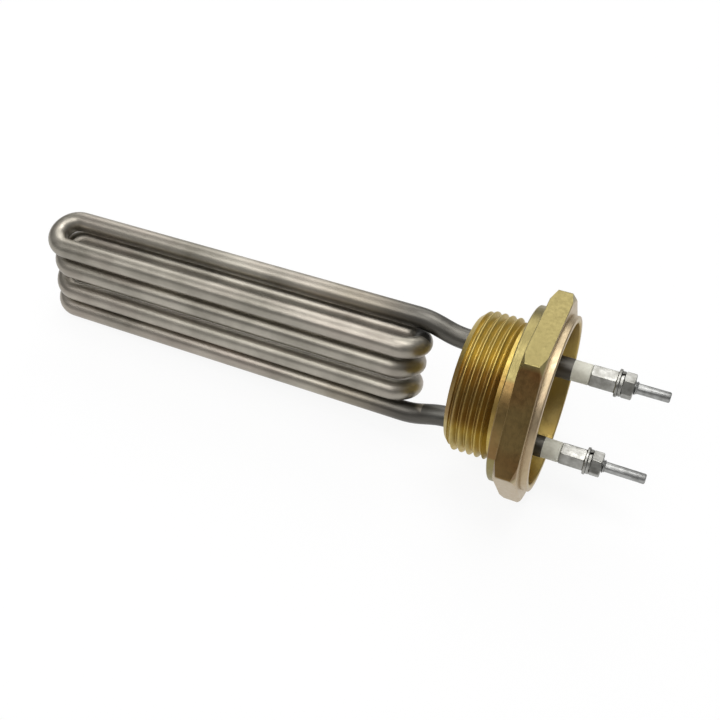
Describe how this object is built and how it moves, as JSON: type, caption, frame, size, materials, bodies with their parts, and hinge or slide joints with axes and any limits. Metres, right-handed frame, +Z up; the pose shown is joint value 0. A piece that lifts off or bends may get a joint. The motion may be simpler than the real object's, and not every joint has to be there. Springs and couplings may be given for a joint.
{
  "type": "dishwasher heating element",
  "caption": "Screw-in immersion heater: a brass hexagon plug with pipe thread, a looped steel tube element and studs with nuts as its terminals.",
  "frame": {"origin": "centre of the sealing face, on the axis of the pipe thread", "axes": "+X along the thread's axis, out of the tank and towards the terminals; +Z up, square to the hexagon's lower flat"},
  "size_m": [0.2028, 0.0636, 0.055],
  "materials": {
    "head_brass": "turned and forged brass, slightly aged",
    "sheath_steel": "drawn stainless tube, satin, heat tinted near the head",
    "magnesia": "compacted mineral powder, matt",
    "coil_alloy": "oxidised resistance wire",
    "pin_steel": "dull steel",
    "seal_resin": "matt cured resin",
    "bead_ceramic": "unglazed off-white ceramic",
    "plated_steel": "nickel plated steel",
    "braze_metal": "silver braze, as flowed"
  },
  "bodies": {
    "root": {"brass_head": "head_brass", "sheath_tube": "sheath_steel", "magnesia_fill": "magnesia", "resistance_coil": "coil_alloy", "terminal_pin_upper": "pin_steel", "terminal_pin_lower": "pin_steel", "end_seal_upper": "seal_resin", "end_seal_lower": "seal_resin", "ceramic_bead_upper": "bead_ceramic", "ceramic_bead_lower": "bead_ceramic", "long_nut_upper": "plated_steel", "long_nut_lower": "plated_steel", "flat_washer_upper": "plated_steel", "flat_washer_lower": "plated_steel", "spring_washer_upper": "plated_steel", "spring_washer_lower": "plated_steel", "terminal_nut_upper": "plated_steel", "terminal_nut_lower": "plated_steel", "braze_wet_upper": "braze_metal", "braze_wet_lower": "braze_metal", "braze_dry_upper": "braze_metal", "braze_dry_lower": "braze_metal"}
  },
  "joints": []
}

--

Goal: Can you give every line above again, exactly as written?

Written response:
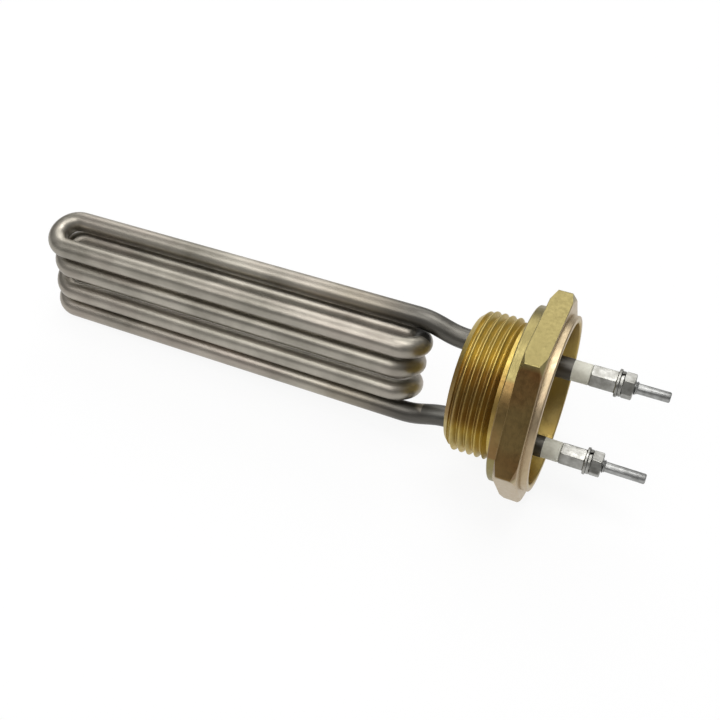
Describe how this object is built and how it moves, as JSON: type, caption, frame, size, materials, bodies with their parts, and hinge or slide joints with axes and any limits. Metres, right-handed frame, +Z up; the pose shown is joint value 0. A piece that lifts off or bends may get a joint. The motion may be simpler than the real object's, and not every joint has to be there. Springs and couplings may be given for a joint.
{
  "type": "dishwasher heating element",
  "caption": "Screw-in immersion heater: a brass hexagon plug with pipe thread, a looped steel tube element and studs with nuts as its terminals.",
  "frame": {"origin": "centre of the sealing face, on the axis of the pipe thread", "axes": "+X along the thread's axis, out of the tank and towards the terminals; +Z up, square to the hexagon's lower flat"},
  "size_m": [0.2028, 0.0636, 0.055],
  "materials": {
    "head_brass": "turned and forged brass, slightly aged",
    "sheath_steel": "drawn stainless tube, satin, heat tinted near the head",
    "magnesia": "compacted mineral powder, matt",
    "coil_alloy": "oxidised resistance wire",
    "pin_steel": "dull steel",
    "seal_resin": "matt cured resin",
    "bead_ceramic": "unglazed off-white ceramic",
    "plated_steel": "nickel plated steel",
    "braze_metal": "silver braze, as flowed"
  },
  "bodies": {
    "root": {"brass_head": "head_brass", "sheath_tube": "sheath_steel", "magnesia_fill": "magnesia", "resistance_coil": "coil_alloy", "terminal_pin_upper": "pin_steel", "terminal_pin_lower": "pin_steel", "end_seal_upper": "seal_resin", "end_seal_lower": "seal_resin", "ceramic_bead_upper": "bead_ceramic", "ceramic_bead_lower": "bead_ceramic", "long_nut_upper": "plated_steel", "long_nut_lower": "plated_steel", "flat_washer_upper": "plated_steel", "flat_washer_lower": "plated_steel", "spring_washer_upper": "plated_steel", "spring_washer_lower": "plated_steel", "terminal_nut_upper": "plated_steel", "terminal_nut_lower": "plated_steel", "braze_wet_upper": "braze_metal", "braze_wet_lower": "braze_metal", "braze_dry_upper": "braze_metal", "braze_dry_lower": "braze_metal"}
  },
  "joints": []
}